Analogous to the social contract, people in society assent to a world of beliefs that are rooted in human neurological structures. These beliefs develop from mental experiences of altered states of consciousness. Lewis-Williams and Pearce propose conceiving human consciousness along a spectrum that ranges from rational relationship to the external environment to induced visionary states at the introverted extreme. Induced altered states, the authors assert, are common to a large section of the population across cultures and history. Despite diverse methods of induction, these altered states display striking commonalities in themes and motifs. These commonalities find their explanation in the brain.

The brain is “wired” to produce certain patterns in altered states of consciousness. Drawing from recent neurological research, Lewis-Williams and Pearce identify three stages that people go through as they move into deeper levels of altered states. In the first stage, individuals perceive geometric images such as grids, parallel lines, spirals, and bright dots. As they move into the second stage, they give these images forms that have religious or emotional meaning. A universal motif that emerges from the second stage is the vortex or tunnel with attendant sensations of descent and ascent. After exiting the tunnel in the third stage, people experience hallucinations where they merge with the perceived geometric forms. These images and motifs constitute neurologically based building blocks that different cultures employ to create religious beliefs and practices. These beliefs and practices, moreover, serve as means of social control.

The key idea in Lewis-Williams and Pearce’s argument for a consciousness contract is that religious beliefs are derived from induced altered states of consciousness. People’s experience of altered states led to beliefs in another realm and the possibility of interacting with supernatural beings. People who inhabited this introverted realm more frequently considered themselves to be closer to the supernatural realm. This, the authors argue, subsequently led to controlling access to certain altered states and creating social distinctions between different classes of people. People buy into such beliefs because their experiences of altered states in sleep and dreams offer glimpses into the realms that an elite group contacts through induced states.

According to this model, the Neolithic period saw the rise of shamanic elites who secured religious, political, and economic dominance over the population. Altered states of consciousness became “mental means of production” through which the elites constructed cosmologies and myths and controlled the population (277).

Lewis-Williams and Pearce’s theory of religion pivots on the neuropsychological model. The model seems promising, but its supports are weak. First, the model privileges induced altered states of consciousness as the core experience that generates religious belief and practice. In order to support this, they need to establish that such states are common to a large section of the human population across different cultures. As evidence, they present only eight personal narratives that describe people’s experience of altered states induced by diverse methods. These narratives, however, do not in any way show how representative they are of the general population. They only indicate that people can induce altered states with means other than psychotropic drugs.

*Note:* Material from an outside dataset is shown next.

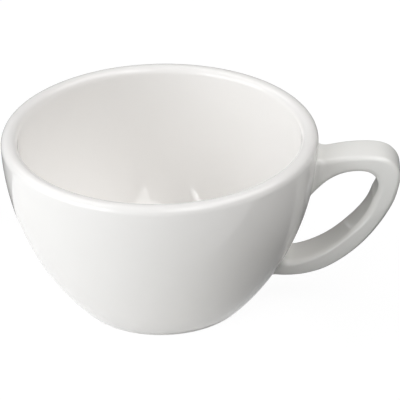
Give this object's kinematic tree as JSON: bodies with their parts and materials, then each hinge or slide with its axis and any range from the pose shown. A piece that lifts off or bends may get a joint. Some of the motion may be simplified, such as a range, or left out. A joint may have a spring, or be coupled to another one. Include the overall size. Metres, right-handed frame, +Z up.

Yet, from this highly selective sample, they postulate that neurologically generated images and experiences in induced altered states form the basis on which whole cultures and societies develop their religious beliefs and practices.

Second, by privileging a specific type of altered consciousness, the authors have to place shamanic figures at the center of Neolithic society and religion in general. This fits in nicely with their argument that religion becomes a mechanism of gaining power for a select group with access to particular neurologically produced experiences. Yet, they furnish no evidence for this kind of social gradation in the Neolithic context nor do they provide analyses of parallel instances in contemporary societies where shamans play a prominent role. To the issue of how people without such experiences come to adhere to beliefs that “seers” fabricate, Lewis-Williams and Pearce forward the questionable thesis that they infer the credibility of such beliefs through approximate experiences in natural states such as dreams or simply rely on other people’s experiences. Again, they provide little evidence to justify this assertion.

Based on these premises, the authors believe that they are justified in identifying universals in cultures that span the globe and cover the last 10,000 years in order to interpret motifs they discern in Neolithic sites. Apart from the neuropsychological model, they do not articulate any criteria for selecting cultures for comparison. Cultural examples are drawn almost randomly, from the Barasana people of Colombia to the poetry of Samuel Taylor Coleridge, without in-depth analysis of the specific cultural contexts and methodological consideration of how they can be related across the chasm of time. Based on a small set of personal narratives and neurological research findings at which they merely gesture, the authors give the impression that they have chosen examples that conveniently correspond to their theory.

Despite their claim to do otherwise, Lewis-Williams and Pearce end up with a reductionist analysis of religion and culture as expressions of narrowly specified brain functions and an equally reductionist notion of society as power politics. With Inside the Neolithic Mind, the promise of a sophisticated, neurologically based structuralist theory of religion remains unfulfilled.